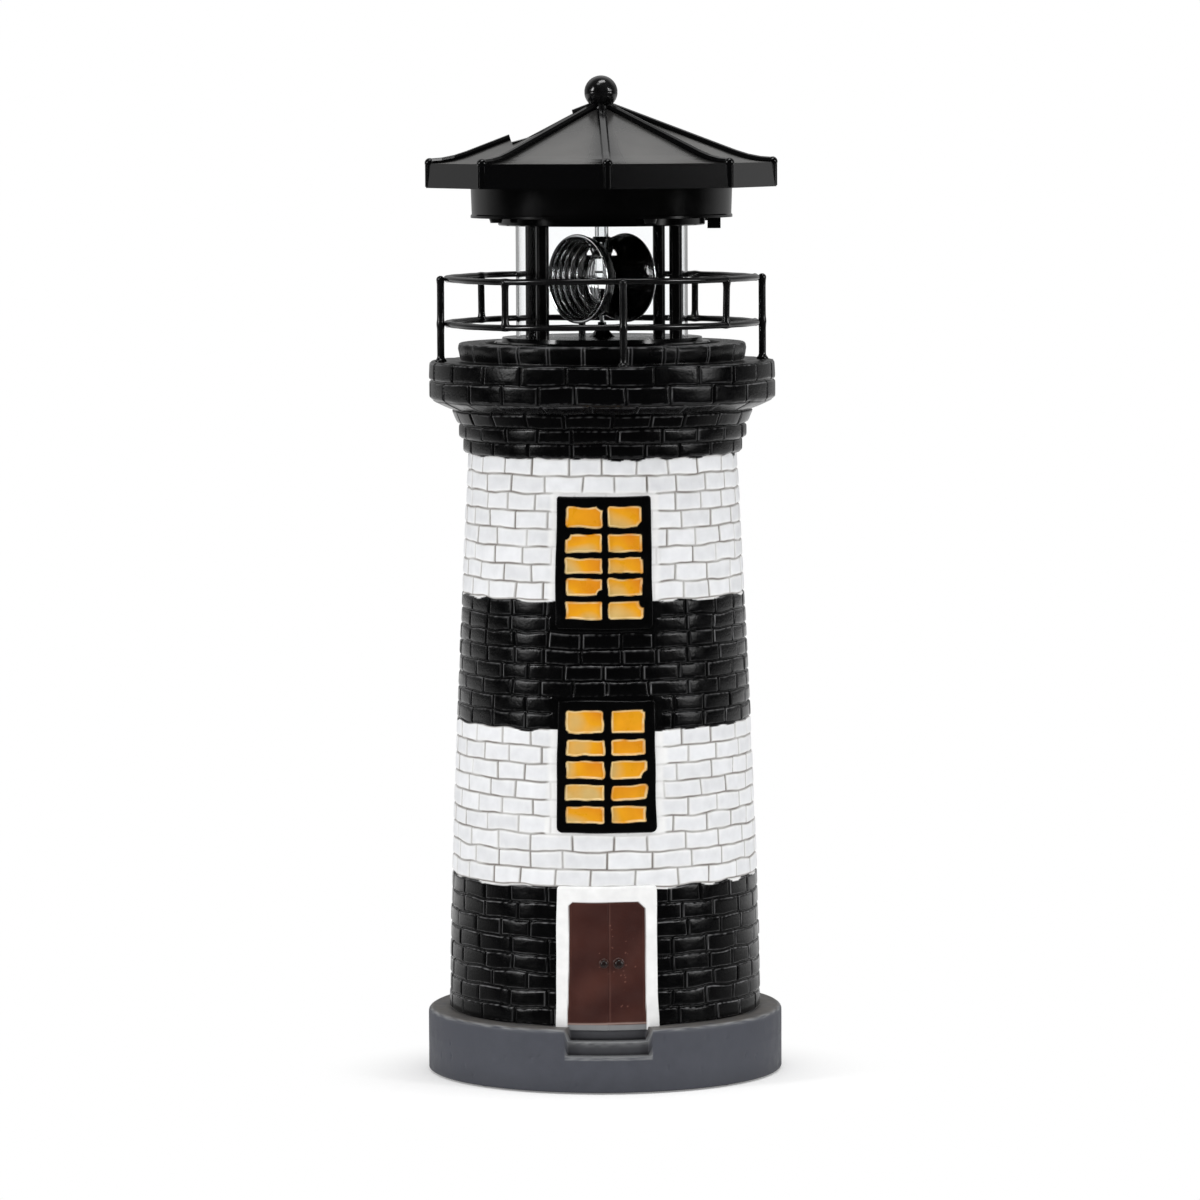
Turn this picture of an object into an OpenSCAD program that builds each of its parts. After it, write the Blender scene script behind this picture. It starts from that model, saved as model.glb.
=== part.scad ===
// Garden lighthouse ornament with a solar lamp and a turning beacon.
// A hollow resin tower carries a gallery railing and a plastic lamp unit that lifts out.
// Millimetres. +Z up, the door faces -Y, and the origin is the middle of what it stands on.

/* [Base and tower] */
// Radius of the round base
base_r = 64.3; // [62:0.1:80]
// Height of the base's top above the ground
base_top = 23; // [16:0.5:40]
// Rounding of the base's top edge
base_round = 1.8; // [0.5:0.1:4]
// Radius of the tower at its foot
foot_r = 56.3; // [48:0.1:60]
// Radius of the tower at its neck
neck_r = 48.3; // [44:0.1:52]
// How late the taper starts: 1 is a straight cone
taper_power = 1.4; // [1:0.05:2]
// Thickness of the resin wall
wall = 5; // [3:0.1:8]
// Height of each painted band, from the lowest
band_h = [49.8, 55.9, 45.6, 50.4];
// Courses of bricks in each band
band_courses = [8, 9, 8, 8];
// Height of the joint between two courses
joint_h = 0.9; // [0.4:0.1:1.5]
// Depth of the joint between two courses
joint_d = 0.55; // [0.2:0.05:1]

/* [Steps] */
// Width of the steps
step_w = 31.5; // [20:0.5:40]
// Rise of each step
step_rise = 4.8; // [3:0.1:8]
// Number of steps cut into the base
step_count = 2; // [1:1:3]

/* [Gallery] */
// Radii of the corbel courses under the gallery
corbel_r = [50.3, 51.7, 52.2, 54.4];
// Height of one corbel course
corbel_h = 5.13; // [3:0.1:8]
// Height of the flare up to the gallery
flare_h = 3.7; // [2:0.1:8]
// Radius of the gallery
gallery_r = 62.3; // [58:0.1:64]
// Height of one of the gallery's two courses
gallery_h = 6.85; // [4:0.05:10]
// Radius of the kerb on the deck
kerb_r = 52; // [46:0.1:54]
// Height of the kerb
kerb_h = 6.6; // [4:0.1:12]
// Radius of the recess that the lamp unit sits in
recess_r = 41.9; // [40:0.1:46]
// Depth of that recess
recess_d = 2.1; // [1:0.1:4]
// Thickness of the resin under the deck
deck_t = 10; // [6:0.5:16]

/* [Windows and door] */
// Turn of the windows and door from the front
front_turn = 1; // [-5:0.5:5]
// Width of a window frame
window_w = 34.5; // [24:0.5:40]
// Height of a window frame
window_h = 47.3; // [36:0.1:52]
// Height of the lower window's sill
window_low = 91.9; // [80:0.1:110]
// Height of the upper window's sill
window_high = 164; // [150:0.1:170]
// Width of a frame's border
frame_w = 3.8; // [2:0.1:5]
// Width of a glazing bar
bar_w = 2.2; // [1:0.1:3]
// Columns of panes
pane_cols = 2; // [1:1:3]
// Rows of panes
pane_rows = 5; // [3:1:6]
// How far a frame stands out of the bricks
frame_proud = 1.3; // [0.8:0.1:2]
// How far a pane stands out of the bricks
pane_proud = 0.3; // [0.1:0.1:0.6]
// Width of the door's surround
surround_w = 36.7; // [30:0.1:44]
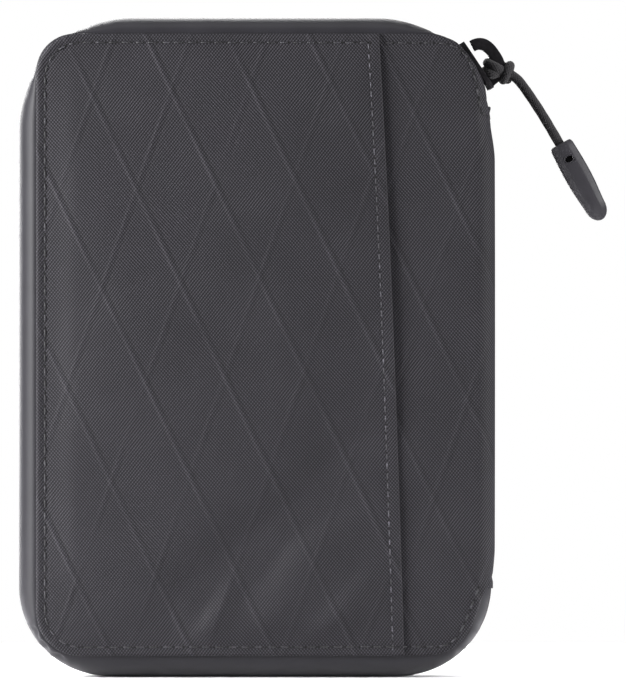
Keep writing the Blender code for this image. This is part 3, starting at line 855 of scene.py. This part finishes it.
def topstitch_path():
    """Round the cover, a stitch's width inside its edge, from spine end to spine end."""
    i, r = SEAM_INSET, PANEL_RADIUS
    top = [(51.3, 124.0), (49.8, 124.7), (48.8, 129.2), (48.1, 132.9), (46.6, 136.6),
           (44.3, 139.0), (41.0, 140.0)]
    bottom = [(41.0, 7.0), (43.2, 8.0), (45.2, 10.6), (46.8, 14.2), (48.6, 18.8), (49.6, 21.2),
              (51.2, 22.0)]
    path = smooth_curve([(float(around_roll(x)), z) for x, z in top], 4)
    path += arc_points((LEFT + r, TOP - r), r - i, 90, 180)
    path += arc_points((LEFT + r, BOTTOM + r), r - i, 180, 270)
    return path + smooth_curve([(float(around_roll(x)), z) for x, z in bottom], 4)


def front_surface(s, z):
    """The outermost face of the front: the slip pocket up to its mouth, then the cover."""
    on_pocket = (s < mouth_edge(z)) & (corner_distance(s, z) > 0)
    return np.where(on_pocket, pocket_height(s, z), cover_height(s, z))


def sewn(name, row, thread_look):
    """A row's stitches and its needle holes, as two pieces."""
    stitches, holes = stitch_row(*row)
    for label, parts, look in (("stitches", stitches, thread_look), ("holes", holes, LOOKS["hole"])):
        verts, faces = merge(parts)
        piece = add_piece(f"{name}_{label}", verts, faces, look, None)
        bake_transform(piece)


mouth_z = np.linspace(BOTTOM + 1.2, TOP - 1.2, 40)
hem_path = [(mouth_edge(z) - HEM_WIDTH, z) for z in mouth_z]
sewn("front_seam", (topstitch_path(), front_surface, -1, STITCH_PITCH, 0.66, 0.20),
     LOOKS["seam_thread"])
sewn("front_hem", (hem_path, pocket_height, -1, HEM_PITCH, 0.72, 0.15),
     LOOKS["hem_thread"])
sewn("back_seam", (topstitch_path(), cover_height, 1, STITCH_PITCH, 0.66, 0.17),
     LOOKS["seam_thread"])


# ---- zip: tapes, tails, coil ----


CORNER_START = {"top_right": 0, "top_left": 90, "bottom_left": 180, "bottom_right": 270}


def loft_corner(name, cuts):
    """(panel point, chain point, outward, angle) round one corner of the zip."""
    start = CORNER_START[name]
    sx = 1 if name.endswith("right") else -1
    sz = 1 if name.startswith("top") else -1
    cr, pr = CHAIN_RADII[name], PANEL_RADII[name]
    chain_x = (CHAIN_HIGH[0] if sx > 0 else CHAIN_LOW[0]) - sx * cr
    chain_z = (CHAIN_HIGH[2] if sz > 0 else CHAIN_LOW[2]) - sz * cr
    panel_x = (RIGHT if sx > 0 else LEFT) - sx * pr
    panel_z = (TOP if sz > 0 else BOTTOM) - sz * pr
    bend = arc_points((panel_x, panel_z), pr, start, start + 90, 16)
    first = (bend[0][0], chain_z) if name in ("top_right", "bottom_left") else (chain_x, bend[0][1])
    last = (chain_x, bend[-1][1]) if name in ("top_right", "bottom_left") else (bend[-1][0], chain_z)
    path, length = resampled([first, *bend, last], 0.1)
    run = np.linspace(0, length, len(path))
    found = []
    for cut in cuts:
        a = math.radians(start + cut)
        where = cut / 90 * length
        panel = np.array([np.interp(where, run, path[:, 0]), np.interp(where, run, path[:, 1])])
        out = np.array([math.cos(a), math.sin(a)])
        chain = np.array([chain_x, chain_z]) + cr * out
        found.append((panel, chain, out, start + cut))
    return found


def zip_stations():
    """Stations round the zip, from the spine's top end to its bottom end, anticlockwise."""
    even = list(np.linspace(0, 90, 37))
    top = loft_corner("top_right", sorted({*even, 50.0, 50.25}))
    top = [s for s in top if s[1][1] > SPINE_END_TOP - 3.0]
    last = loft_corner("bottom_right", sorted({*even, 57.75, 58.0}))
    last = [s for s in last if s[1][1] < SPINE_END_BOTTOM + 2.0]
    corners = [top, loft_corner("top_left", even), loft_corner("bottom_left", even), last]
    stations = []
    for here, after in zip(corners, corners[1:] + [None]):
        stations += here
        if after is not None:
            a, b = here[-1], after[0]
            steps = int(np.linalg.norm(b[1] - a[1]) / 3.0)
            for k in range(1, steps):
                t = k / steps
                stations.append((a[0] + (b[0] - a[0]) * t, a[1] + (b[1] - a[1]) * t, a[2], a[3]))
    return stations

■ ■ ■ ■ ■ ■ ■

## What this task involves
Return the material exactly as it stands.

## Correct answer
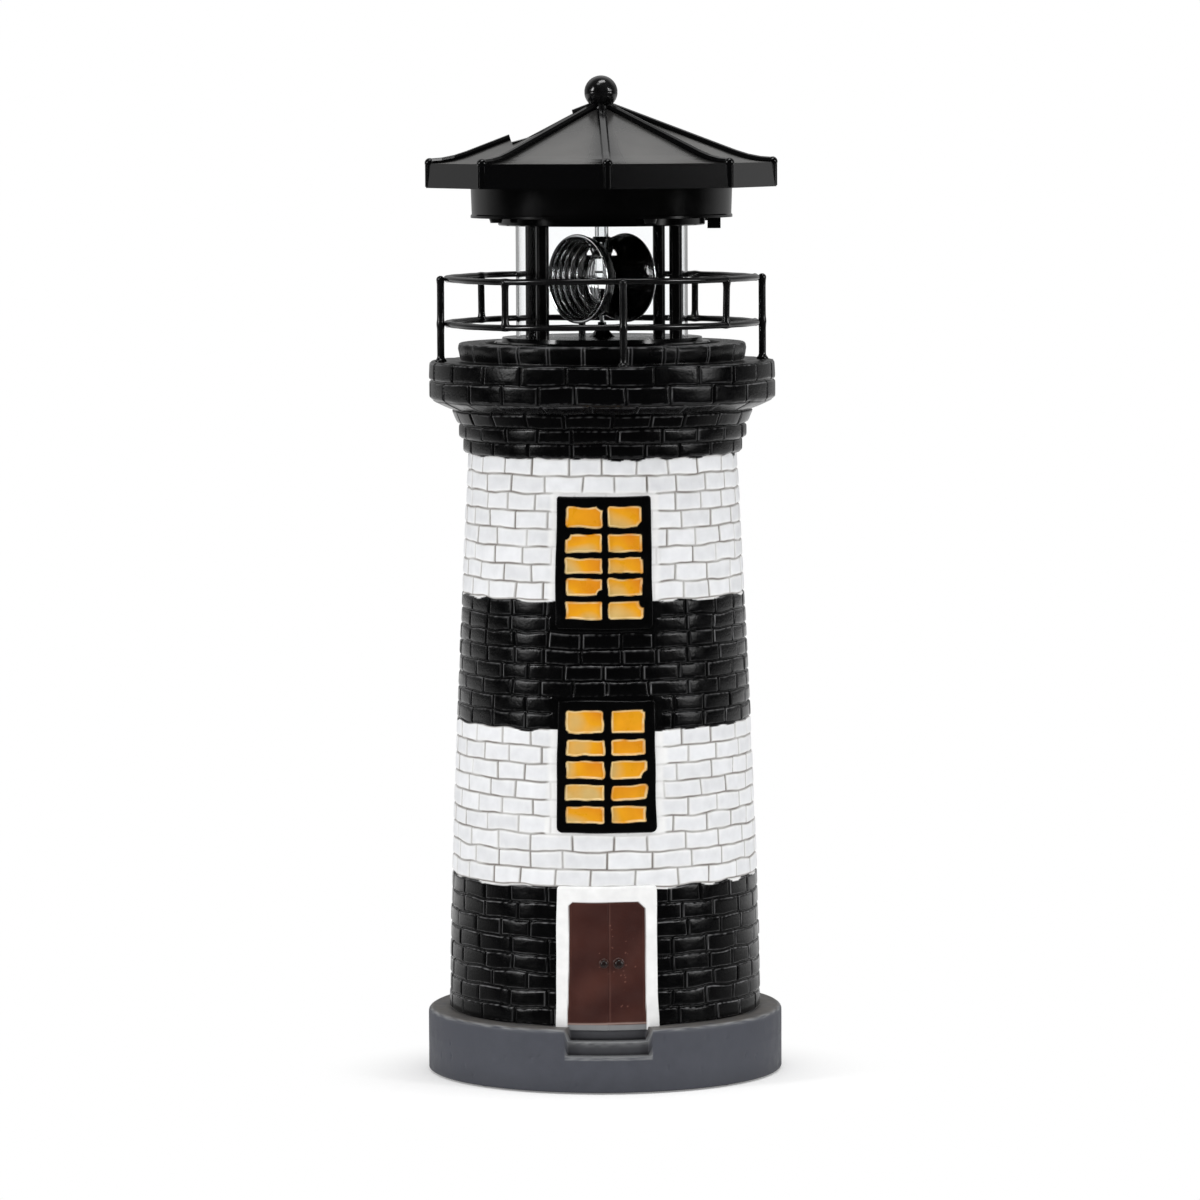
Turn this picture of an object into an OpenSCAD program that builds each of its parts. After it, write the Blender scene script behind this picture. It starts from that model, saved as model.glb.
=== part.scad ===
// Garden lighthouse ornament with a solar lamp and a turning beacon.
// A hollow resin tower carries a gallery railing and a plastic lamp unit that lifts out.
// Millimetres. +Z up, the door faces -Y, and the origin is the middle of what it stands on.

/* [Base and tower] */
// Radius of the round base
base_r = 64.3; // [62:0.1:80]
// Height of the base's top above the ground
base_top = 23; // [16:0.5:40]
// Rounding of the base's top edge
base_round = 1.8; // [0.5:0.1:4]
// Radius of the tower at its foot
foot_r = 56.3; // [48:0.1:60]
// Radius of the tower at its neck
neck_r = 48.3; // [44:0.1:52]
// How late the taper starts: 1 is a straight cone
taper_power = 1.4; // [1:0.05:2]
// Thickness of the resin wall
wall = 5; // [3:0.1:8]
// Height of each painted band, from the lowest
band_h = [49.8, 55.9, 45.6, 50.4];
// Courses of bricks in each band
band_courses = [8, 9, 8, 8];
// Height of the joint between two courses
joint_h = 0.9; // [0.4:0.1:1.5]
// Depth of the joint between two courses
joint_d = 0.55; // [0.2:0.05:1]

/* [Steps] */
// Width of the steps
step_w = 31.5; // [20:0.5:40]
// Rise of each step
step_rise = 4.8; // [3:0.1:8]
// Number of steps cut into the base
step_count = 2; // [1:1:3]

/* [Gallery] */
// Radii of the corbel courses under the gallery
corbel_r = [50.3, 51.7, 52.2, 54.4];
// Height of one corbel course
corbel_h = 5.13; // [3:0.1:8]
// Height of the flare up to the gallery
flare_h = 3.7; // [2:0.1:8]
// Radius of the gallery
gallery_r = 62.3; // [58:0.1:64]
// Height of one of the gallery's two courses
gallery_h = 6.85; // [4:0.05:10]
// Radius of the kerb on the deck
kerb_r = 52; // [46:0.1:54]
// Height of the kerb
kerb_h = 6.6; // [4:0.1:12]
// Radius of the recess that the lamp unit sits in
recess_r = 41.9; // [40:0.1:46]
// Depth of that recess
recess_d = 2.1; // [1:0.1:4]
// Thickness of the resin under the deck
deck_t = 10; // [6:0.5:16]

/* [Windows and door] */
// Turn of the windows and door from the front
front_turn = 1; // [-5:0.5:5]
// Width of a window frame
window_w = 34.5; // [24:0.5:40]
// Height of a window frame
window_h = 47.3; // [36:0.1:52]
// Height of the lower window's sill
window_low = 91.9; // [80:0.1:110]
// Height of the upper window's sill
window_high = 164; // [150:0.1:170]
// Width of a frame's border
frame_w = 3.8; // [2:0.1:5]
// Width of a glazing bar
bar_w = 2.2; // [1:0.1:3]
// Columns of panes
pane_cols = 2; // [1:1:3]
// Rows of panes
pane_rows = 5; // [3:1:6]
// How far a frame stands out of the bricks
frame_proud = 1.3; // [0.8:0.1:2]
// How far a pane stands out of the bricks
pane_proud = 0.3; // [0.1:0.1:0.6]
// Width of the door's surround
surround_w = 36.7; // [30:0.1:44]
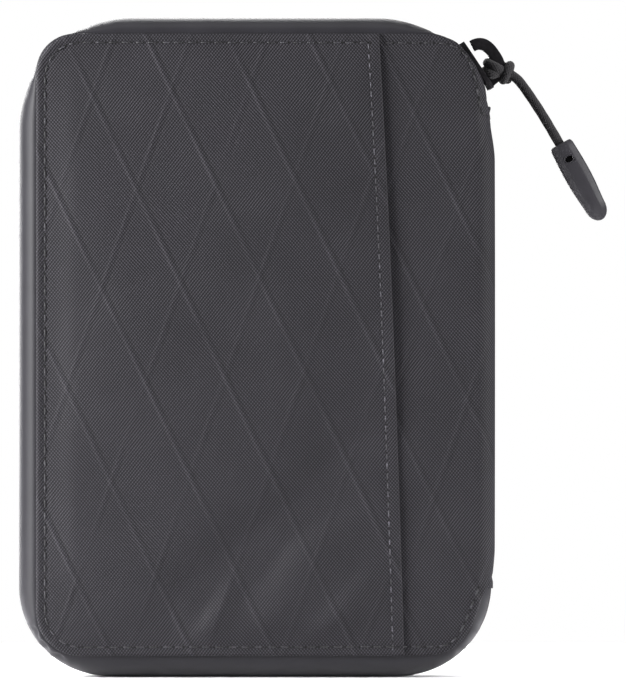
Keep writing the Blender code for this image. This is part 3, starting at line 855 of scene.py. This part finishes it.
def topstitch_path():
    """Round the cover, a stitch's width inside its edge, from spine end to spine end."""
    i, r = SEAM_INSET, PANEL_RADIUS
    top = [(51.3, 124.0), (49.8, 124.7), (48.8, 129.2), (48.1, 132.9), (46.6, 136.6),
           (44.3, 139.0), (41.0, 140.0)]
    bottom = [(41.0, 7.0), (43.2, 8.0), (45.2, 10.6), (46.8, 14.2), (48.6, 18.8), (49.6, 21.2),
              (51.2, 22.0)]
    path = smooth_curve([(float(around_roll(x)), z) for x, z in top], 4)
    path += arc_points((LEFT + r, TOP - r), r - i, 90, 180)
    path += arc_points((LEFT + r, BOTTOM + r), r - i, 180, 270)
    return path + smooth_curve([(float(around_roll(x)), z) for x, z in bottom], 4)


def front_surface(s, z):
    """The outermost face of the front: the slip pocket up to its mouth, then the cover."""
    on_pocket = (s < mouth_edge(z)) & (corner_distance(s, z) > 0)
    return np.where(on_pocket, pocket_height(s, z), cover_height(s, z))


def sewn(name, row, thread_look):
    """A row's stitches and its needle holes, as two pieces."""
    stitches, holes = stitch_row(*row)
    for label, parts, look in (("stitches", stitches, thread_look), ("holes", holes, LOOKS["hole"])):
        verts, faces = merge(parts)
        piece = add_piece(f"{name}_{label}", verts, faces, look, None)
        bake_transform(piece)


mouth_z = np.linspace(BOTTOM + 1.2, TOP - 1.2, 40)
hem_path = [(mouth_edge(z) - HEM_WIDTH, z) for z in mouth_z]
sewn("front_seam", (topstitch_path(), front_surface, -1, STITCH_PITCH, 0.66, 0.20),
     LOOKS["seam_thread"])
sewn("front_hem", (hem_path, pocket_height, -1, HEM_PITCH, 0.72, 0.15),
     LOOKS["hem_thread"])
sewn("back_seam", (topstitch_path(), cover_height, 1, STITCH_PITCH, 0.66, 0.17),
     LOOKS["seam_thread"])


# ---- zip: tapes, tails, coil ----


CORNER_START = {"top_right": 0, "top_left": 90, "bottom_left": 180, "bottom_right": 270}


def loft_corner(name, cuts):
    """(panel point, chain point, outward, angle) round one corner of the zip."""
    start = CORNER_START[name]
    sx = 1 if name.endswith("right") else -1
    sz = 1 if name.startswith("top") else -1
    cr, pr = CHAIN_RADII[name], PANEL_RADII[name]
    chain_x = (CHAIN_HIGH[0] if sx > 0 else CHAIN_LOW[0]) - sx * cr
    chain_z = (CHAIN_HIGH[2] if sz > 0 else CHAIN_LOW[2]) - sz * cr
    panel_x = (RIGHT if sx > 0 else LEFT) - sx * pr
    panel_z = (TOP if sz > 0 else BOTTOM) - sz * pr
    bend = arc_points((panel_x, panel_z), pr, start, start + 90, 16)
    first = (bend[0][0], chain_z) if name in ("top_right", "bottom_left") else (chain_x, bend[0][1])
    last = (chain_x, bend[-1][1]) if name in ("top_right", "bottom_left") else (bend[-1][0], chain_z)
    path, length = resampled([first, *bend, last], 0.1)
    run = np.linspace(0, length, len(path))
    found = []
    for cut in cuts:
        a = math.radians(start + cut)
        where = cut / 90 * length
        panel = np.array([np.interp(where, run, path[:, 0]), np.interp(where, run, path[:, 1])])
        out = np.array([math.cos(a), math.sin(a)])
        chain = np.array([chain_x, chain_z]) + cr * out
        found.append((panel, chain, out, start + cut))
    return found


def zip_stations():
    """Stations round the zip, from the spine's top end to its bottom end, anticlockwise."""
    even = list(np.linspace(0, 90, 37))
    top = loft_corner("top_right", sorted({*even, 50.0, 50.25}))
    top = [s for s in top if s[1][1] > SPINE_END_TOP - 3.0]
    last = loft_corner("bottom_right", sorted({*even, 57.75, 58.0}))
    last = [s for s in last if s[1][1] < SPINE_END_BOTTOM + 2.0]
    corners = [top, loft_corner("top_left", even), loft_corner("bottom_left", even), last]
    stations = []
    for here, after in zip(corners, corners[1:] + [None]):
        stations += here
        if after is not None:
            a, b = here[-1], after[0]
            steps = int(np.linalg.norm(b[1] - a[1]) / 3.0)
            for k in range(1, steps):
                t = k / steps
                stations.append((a[0] + (b[0] - a[0]) * t, a[1] + (b[1] - a[1]) * t, a[2], a[3]))
    return stations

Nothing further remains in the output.